**What is required**
The complete listing should be restated exactly.

**Given material**
** begin **
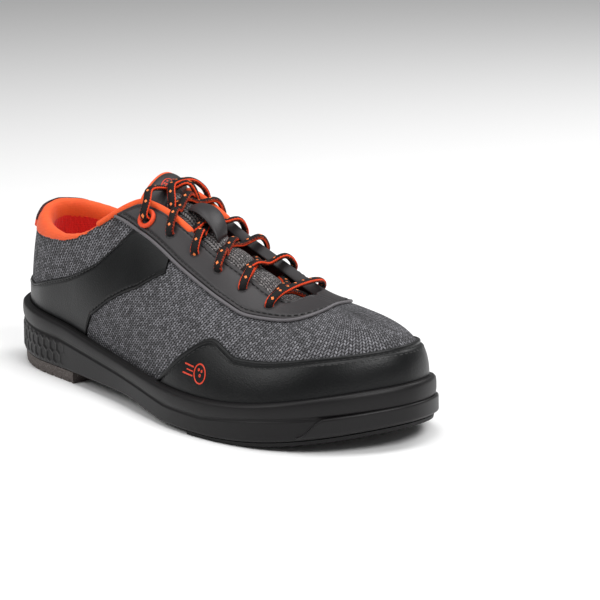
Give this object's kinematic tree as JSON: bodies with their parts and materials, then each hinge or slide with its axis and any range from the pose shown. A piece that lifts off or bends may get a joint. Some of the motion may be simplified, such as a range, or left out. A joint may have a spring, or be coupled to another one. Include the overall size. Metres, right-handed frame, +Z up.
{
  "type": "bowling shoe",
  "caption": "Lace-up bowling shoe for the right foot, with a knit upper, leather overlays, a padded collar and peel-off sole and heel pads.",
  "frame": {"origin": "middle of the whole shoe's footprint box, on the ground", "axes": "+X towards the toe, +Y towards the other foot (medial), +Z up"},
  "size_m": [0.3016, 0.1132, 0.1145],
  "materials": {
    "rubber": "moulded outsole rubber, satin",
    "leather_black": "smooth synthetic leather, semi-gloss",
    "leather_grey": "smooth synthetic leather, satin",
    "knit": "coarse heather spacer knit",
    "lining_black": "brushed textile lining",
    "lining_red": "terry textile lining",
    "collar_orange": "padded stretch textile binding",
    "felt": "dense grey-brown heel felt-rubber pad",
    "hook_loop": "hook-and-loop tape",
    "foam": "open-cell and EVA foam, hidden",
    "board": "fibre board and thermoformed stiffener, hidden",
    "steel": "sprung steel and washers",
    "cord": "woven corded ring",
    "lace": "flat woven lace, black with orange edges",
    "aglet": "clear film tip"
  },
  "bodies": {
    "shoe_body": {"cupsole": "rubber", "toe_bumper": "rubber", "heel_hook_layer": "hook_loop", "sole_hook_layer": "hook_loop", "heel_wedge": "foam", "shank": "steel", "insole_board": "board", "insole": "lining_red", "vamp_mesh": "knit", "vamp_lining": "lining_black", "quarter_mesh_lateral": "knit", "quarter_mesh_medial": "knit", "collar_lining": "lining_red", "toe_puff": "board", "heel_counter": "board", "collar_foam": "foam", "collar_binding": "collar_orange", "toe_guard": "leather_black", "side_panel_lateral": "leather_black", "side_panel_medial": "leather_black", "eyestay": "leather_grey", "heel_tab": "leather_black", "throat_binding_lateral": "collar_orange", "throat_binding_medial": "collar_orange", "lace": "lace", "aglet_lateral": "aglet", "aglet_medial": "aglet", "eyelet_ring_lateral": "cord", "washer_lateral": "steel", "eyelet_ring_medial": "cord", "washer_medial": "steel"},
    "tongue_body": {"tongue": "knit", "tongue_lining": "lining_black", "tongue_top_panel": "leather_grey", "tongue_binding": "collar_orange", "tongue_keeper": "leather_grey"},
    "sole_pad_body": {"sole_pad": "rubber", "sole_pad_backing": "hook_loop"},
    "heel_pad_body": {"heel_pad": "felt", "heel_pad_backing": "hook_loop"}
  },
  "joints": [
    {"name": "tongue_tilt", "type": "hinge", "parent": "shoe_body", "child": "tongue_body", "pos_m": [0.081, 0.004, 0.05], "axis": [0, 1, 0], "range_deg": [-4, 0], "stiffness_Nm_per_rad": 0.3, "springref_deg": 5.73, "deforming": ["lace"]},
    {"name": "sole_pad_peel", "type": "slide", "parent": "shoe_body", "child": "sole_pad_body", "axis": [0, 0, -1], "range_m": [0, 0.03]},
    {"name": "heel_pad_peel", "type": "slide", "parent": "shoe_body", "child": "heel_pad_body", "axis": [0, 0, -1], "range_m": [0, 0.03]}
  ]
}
** end **
**Result of this exercise**
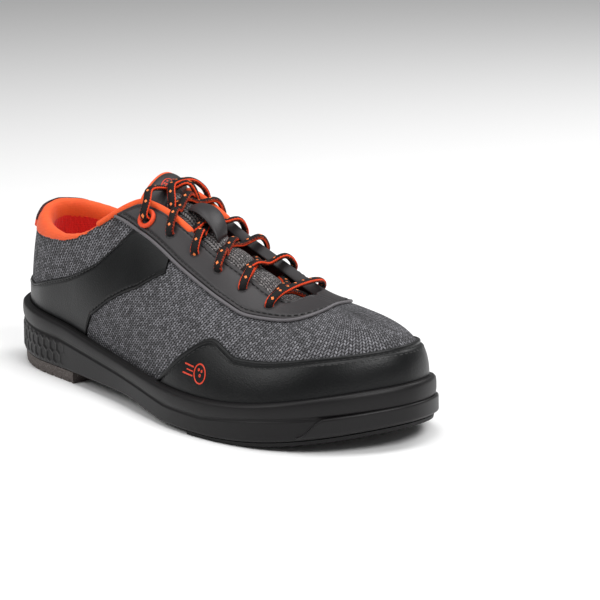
Give this object's kinematic tree as JSON: bodies with their parts and materials, then each hinge or slide with its axis and any range from the pose shown. A piece that lifts off or bends may get a joint. Some of the motion may be simplified, such as a range, or left out. A joint may have a spring, or be coupled to another one. Include the overall size. Metres, right-handed frame, +Z up.
{
  "type": "bowling shoe",
  "caption": "Lace-up bowling shoe for the right foot, with a knit upper, leather overlays, a padded collar and peel-off sole and heel pads.",
  "frame": {"origin": "middle of the whole shoe's footprint box, on the ground", "axes": "+X towards the toe, +Y towards the other foot (medial), +Z up"},
  "size_m": [0.3016, 0.1132, 0.1145],
  "materials": {
    "rubber": "moulded outsole rubber, satin",
    "leather_black": "smooth synthetic leather, semi-gloss",
    "leather_grey": "smooth synthetic leather, satin",
    "knit": "coarse heather spacer knit",
    "lining_black": "brushed textile lining",
    "lining_red": "terry textile lining",
    "collar_orange": "padded stretch textile binding",
    "felt": "dense grey-brown heel felt-rubber pad",
    "hook_loop": "hook-and-loop tape",
    "foam": "open-cell and EVA foam, hidden",
    "board": "fibre board and thermoformed stiffener, hidden",
    "steel": "sprung steel and washers",
    "cord": "woven corded ring",
    "lace": "flat woven lace, black with orange edges",
    "aglet": "clear film tip"
  },
  "bodies": {
    "shoe_body": {"cupsole": "rubber", "toe_bumper": "rubber", "heel_hook_layer": "hook_loop", "sole_hook_layer": "hook_loop", "heel_wedge": "foam", "shank": "steel", "insole_board": "board", "insole": "lining_red", "vamp_mesh": "knit", "vamp_lining": "lining_black", "quarter_mesh_lateral": "knit", "quarter_mesh_medial": "knit", "collar_lining": "lining_red", "toe_puff": "board", "heel_counter": "board", "collar_foam": "foam", "collar_binding": "collar_orange", "toe_guard": "leather_black", "side_panel_lateral": "leather_black", "side_panel_medial": "leather_black", "eyestay": "leather_grey", "heel_tab": "leather_black", "throat_binding_lateral": "collar_orange", "throat_binding_medial": "collar_orange", "lace": "lace", "aglet_lateral": "aglet", "aglet_medial": "aglet", "eyelet_ring_lateral": "cord", "washer_lateral": "steel", "eyelet_ring_medial": "cord", "washer_medial": "steel"},
    "tongue_body": {"tongue": "knit", "tongue_lining": "lining_black", "tongue_top_panel": "leather_grey", "tongue_binding": "collar_orange", "tongue_keeper": "leather_grey"},
    "sole_pad_body": {"sole_pad": "rubber", "sole_pad_backing": "hook_loop"},
    "heel_pad_body": {"heel_pad": "felt", "heel_pad_backing": "hook_loop"}
  },
  "joints": [
    {"name": "tongue_tilt", "type": "hinge", "parent": "shoe_body", "child": "tongue_body", "pos_m": [0.081, 0.004, 0.05], "axis": [0, 1, 0], "range_deg": [-4, 0], "stiffness_Nm_per_rad": 0.3, "springref_deg": 5.73, "deforming": ["lace"]},
    {"name": "sole_pad_peel", "type": "slide", "parent": "shoe_body", "child": "sole_pad_body", "axis": [0, 0, -1], "range_m": [0, 0.03]},
    {"name": "heel_pad_peel", "type": "slide", "parent": "shoe_body", "child": "heel_pad_body", "axis": [0, 0, -1], "range_m": [0, 0.03]}
  ]
}